= Bernard Bergman =

American rabbi and businessman (1911–1984)

Bernard Bergman (September 2, 1911 – June 16, 1984) was an Orthodox rabbi and businessman who was best known for his operation of a large network of nursing homes and his conviction of Medicaid fraud in 1976. Bergman turned an inheritance of $25,000 into an empire of nursing homes valued at $24 million.

== Early life ==
Bergman was born to Shlomo Bergman and Gittel Leifer on September 2, 1911, in Romania. Shlomo was the son of Avraham Tzvi Bergman (1849–1918), Rabbi of Yasinya, a small town in what was then Maramureş, Hungary, now part of Zakarpattya, Ukraine. Gittel descended from a long line of Hasidic rabbis, most famous of whom was her grandfather, Mordechai Leifer of Nadvorna. The family immigrated to the United States in the 1920s, settling in Brooklyn. Bergman went to Mandatory Palestine, where he attended the Hebron Yeshiva in order to pursue his religious studies.

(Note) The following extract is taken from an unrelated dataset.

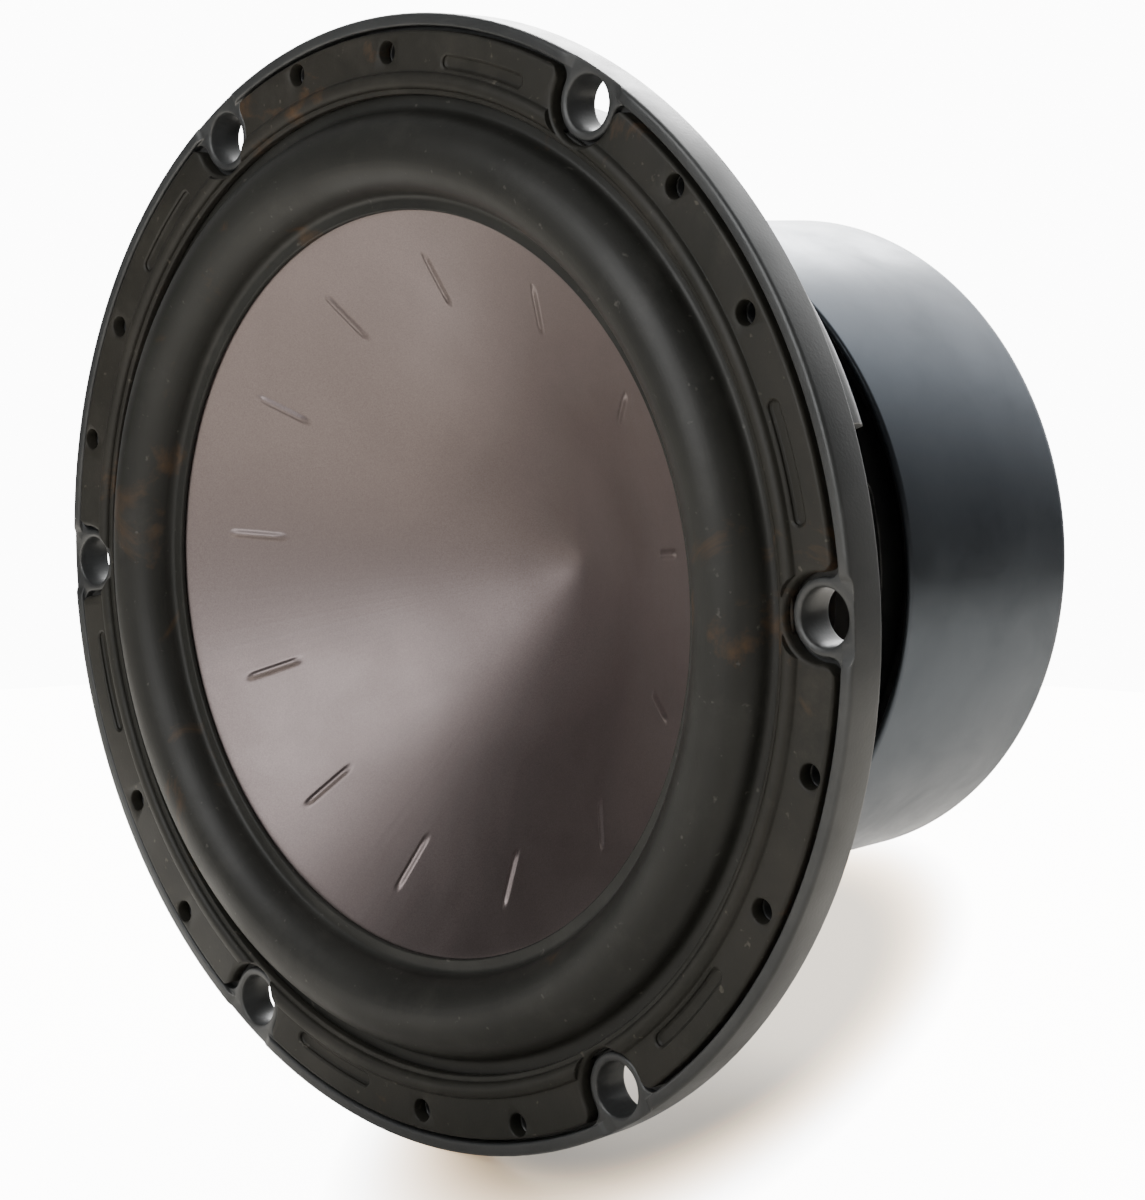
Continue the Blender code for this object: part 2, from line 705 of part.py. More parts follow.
def build_terminals(plastic, red, black, spring_steel, brass, screw_steel):
    for side, angle in TERMINAL_ANGLES.items():
        build_terminal_block(side, angle, plastic)
        for pole, offset, colour in (("plus", -BUTTON_SPACING, red), ("minus", BUTTON_SPACING, black)):
            button = add_object(f"terminal_button_{side}_{pole}", button_mesh(), colour)
            wire = prism(circle_outline(WIRE_HOLE, 8), -BUTTON_RADIUS - 2, BUTTON_RADIUS + 2)
            lift = Vector((0.0, (WIRE_HOLE_Y + 3.0 - BUTTON_FRONT) * MM, 0.0))
            turn = Matrix.Rotation(math.pi / 2, 3, "X")
            bmesh.ops.rotate(wire, verts=wire.verts, cent=(0, 0, 0), matrix=turn)
            bmesh.ops.translate(wire, verts=wire.verts, vec=lift)
            hole = cut(button, f"button_hole_{side}_{pole}", wire)
            for obj in (button, hole):
                place(obj, angle, BLOCK_CENTRE, BUTTON_FRONT, offset)
            length = BUTTON_FRONT - BORE_FLOOR - 2 * GAP
            spring = add_object(f"terminal_spring_{side}_{pole}", spring_mesh(2.9, 0.35, 4, length),
                                spring_steel)
            place(spring, angle, BLOCK_CENTRE, BORE_FLOOR + GAP, offset)
            lug = add_object(f"solder_lug_{side}_{pole}", box(2.0, 0.0, 5.0, -3.0, -GAP), brass, False)
            place(lug, angle, BLOCK_CENTRE - BLOCK_HALF_DEPTH, BLOCK_FRONT + 3.0, offset)
        for number, way in ((1, -1), (2, 1)):
            screw = add_object(f"terminal_screw_{side}_{number}", bolt_mesh(3.0, 2.0, 1.4, 18.0, 1.2),
                               screw_steel)
            place(screw, angle, BLOCK_CENTRE, BLOCK_REAR + GAP, way * BLOCK_SCREW_X)
            screw.matrix_world = screw.matrix_world @ Matrix.Rotation(math.pi, 4, "X")


def lead_route(angle, offset):
    """From the solder lug in through the basket's low window and across to the coil former."""
    turn = Matrix.Rotation(math.radians(angle), 3, "Y")
    start_radius = BLOCK_CENTRE - BLOCK_HALF_DEPTH - 3.6
    end_radius = FORMER_OUTER + 1.6
    points = []
    pieces = 14
    for i in range(pieces + 1):
        share = i / pieces
        radius = start_radius + (end_radius - start_radius) * share
        sag = 4.2 * math.sin(math.pi * share)
        y = BLOCK_FRONT + 5.5 + (61.0 - BLOCK_FRONT - 5.5) * share + sag
        side = offset * (1.0 - share) + 0.42 * offset * share
        points.append(turn @ Vector((side, y, radius)))
    return points


def build_leads(surface):
    for side, angle in TERMINAL_ANGLES.items():
        for pole, offset in (("plus", -BUTTON_SPACING), ("minus", BUTTON_SPACING)):
            name = f"tinsel_lead_{side}_{pole}"
            curve = bpy.data.curves.new(name, "CURVE")
            curve.dimensions = "3D"
            curve.bevel_depth = 0.9 * MM
            curve.bevel_resolution = 1
            curve.use_fill_caps = True
            route = lead_route(angle, offset)
            spline = curve.splines.new("POLY")
            spline.points.add(len(route) - 1)
            for point, where in zip(spline.points, route):
                point.co = (*(where * MM), 1.0)
            curve.materials.append(surface)
            bpy.context.scene.collection.objects.link(bpy.data.objects.new(name, curve))


def main():
    clear_scene()
    build_basket(material("cast_frame_paint", (0.055, 0.057, 0.06), 0.45, 0.4))
    build_gasket(material("trim_rubber", (0.035, 0.036, 0.034), 0.55))
    build_surround(material("surround_rubber", (0.05, 0.05, 0.048), 0.5))
    build_cone(material("cone_film", (0.32, 0.26, 0.26), 0.32, 0.75))
    build_voice_coil(material("coil_former_sheet", (0.55, 0.42, 0.24), 0.6),
                     material("coil_copper", (0.75, 0.36, 0.18), 0.35, 1.0),
                     material("coupler_resin", (0.06, 0.06, 0.06), 0.4))
    build_spider(material("spider_cloth", (0.62, 0.48, 0.22), 0.9),
                 material("clamp_board", (0.08, 0.08, 0.08), 0.8))
    steel = material("black_plated_steel", (0.09, 0.09, 0.095), 0.4, 0.8)
    build_motor(steel, material("ferrite", (0.09, 0.09, 0.09), 0.7),
                material("shorting_aluminium", (0.75, 0.75, 0.76), 0.35, 1.0),
                material("screen_steel", (0.2, 0.2, 0.2), 0.5, 0.9))
    build_cover(material("motor_cover_satin", (0.2, 0.215, 0.235), 0.38, 0.85))
    screw_steel = material("screw_zinc", (0.5, 0.5, 0.5), 0.35, 1.0)
    build_motor_bolts(screw_steel)
    build_terminals(material("terminal_plastic", (0.04, 0.04, 0.042), 0.45),
                    material("button_red", (0.6, 0.04, 0.03), 0.4),
                    material("button_black", (0.03, 0.03, 0.03), 0.4),
                    material("spring_steel", (0.6, 0.6, 0.62), 0.3, 1.0),
                    material("lug_brass", (0.8, 0.6, 0.25), 0.3, 1.0), screw_steel)
    build_leads(material("tinsel_braid", (0.65, 0.6, 0.55), 0.45, 0.9))


main()
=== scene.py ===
import math

import bmesh
import bpy
from mathutils import Matrix, Vector


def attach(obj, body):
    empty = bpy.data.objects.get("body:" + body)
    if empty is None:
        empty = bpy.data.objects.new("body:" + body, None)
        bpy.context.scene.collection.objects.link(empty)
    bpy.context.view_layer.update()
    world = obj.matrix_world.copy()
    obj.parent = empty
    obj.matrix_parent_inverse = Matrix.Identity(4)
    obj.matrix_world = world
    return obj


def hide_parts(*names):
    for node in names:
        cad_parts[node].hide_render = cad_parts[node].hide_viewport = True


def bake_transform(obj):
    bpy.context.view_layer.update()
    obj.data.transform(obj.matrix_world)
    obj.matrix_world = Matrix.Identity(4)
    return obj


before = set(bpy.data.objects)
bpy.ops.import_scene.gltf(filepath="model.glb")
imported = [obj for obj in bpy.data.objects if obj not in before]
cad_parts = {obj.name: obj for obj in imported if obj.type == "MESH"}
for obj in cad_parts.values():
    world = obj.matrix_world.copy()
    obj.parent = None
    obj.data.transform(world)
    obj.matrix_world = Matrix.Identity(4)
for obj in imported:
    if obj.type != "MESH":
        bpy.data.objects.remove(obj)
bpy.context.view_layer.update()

# The speaker's axis is Y: the cone faces -Y, the motor is at +Y and +Z is up. Lengths are in
# millimetres here and become metres in the meshes. Angles are in degrees, clockwise from the top
# as seen from the front.
MM = 0.001
GAP = 0.3
SHARP_ANGLE = 32.0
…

He received his semikhah (rabbinic ordination) from the academy's dean, Moshe Mordechai Epstein, on October 22, 1933. Bergman married Anne (née Weiss) in 1937. Back in New York City, he took a position as a rabbi at a nursing home on the Lower East Side of Manhattan and served as editor and publisher of the Yiddish-language daily The Jewish Morning Journal and head of Hapoel HaMizrachi.

== Nursing homes and criminal prosecution ==
Bergman started to build his network of nursing homes in the 1960s, beginning with the former New York Cancer Hospital on Central Park West at 106th Street, which was acquired in 1955 and operated by Bergman as the Towers Nursing Home. The home became the center of federal and state fraud charges. Claims were made that patients in the home were abused and neglected, with residents testifying that they had not been given adequate heat, and had been subjected to physical abuse and pest infestations. The site was closed in 1974 as a nursing home.

A New York State Senate investigation in 1975 brought witnesses who testified of patients lapsing into comas due to untreated dehydration, bedsores caused by coarse sheets and failure to notify authorities of an epidemic of diarrhea. An unannounced inspection of a home found unsanitary conditions, including milk used a week past its expiration date and excrement on the floors in patient rooms. Bergman vigorously denied the charges, claiming that the homes he operated were well run.

In 1976, Bergman was sentenced to serve four months in a Federal correction center after his conviction on Medicare and tax fraud charges. Under a plea bargain, he was supposed to not serve additional jail time. However, the lead prosecutor, Charles J. Hynes, compromised the plea agreement by publicly informing the media that he wanted the presiding judge (Judge Melia) to sentence Bergman to more jail time. Eventually, Bergman ended up serving an eight-month sentence for convictions on state offenses.

In February 1989, New York State's special nursing-homes prosecutor received payment of almost $1.4 million as the final payment of penalties and interest that Bergman was obligated to pay New York State after he pleaded guilty to Medicaid and tax fraud.

== Death ==
Bergman died of a heart attack at Mount Sinai Medical Center on June 16, 1984. He left residences in both Israel and Manhattan at the time of his death. His body was transported to Israel for burial.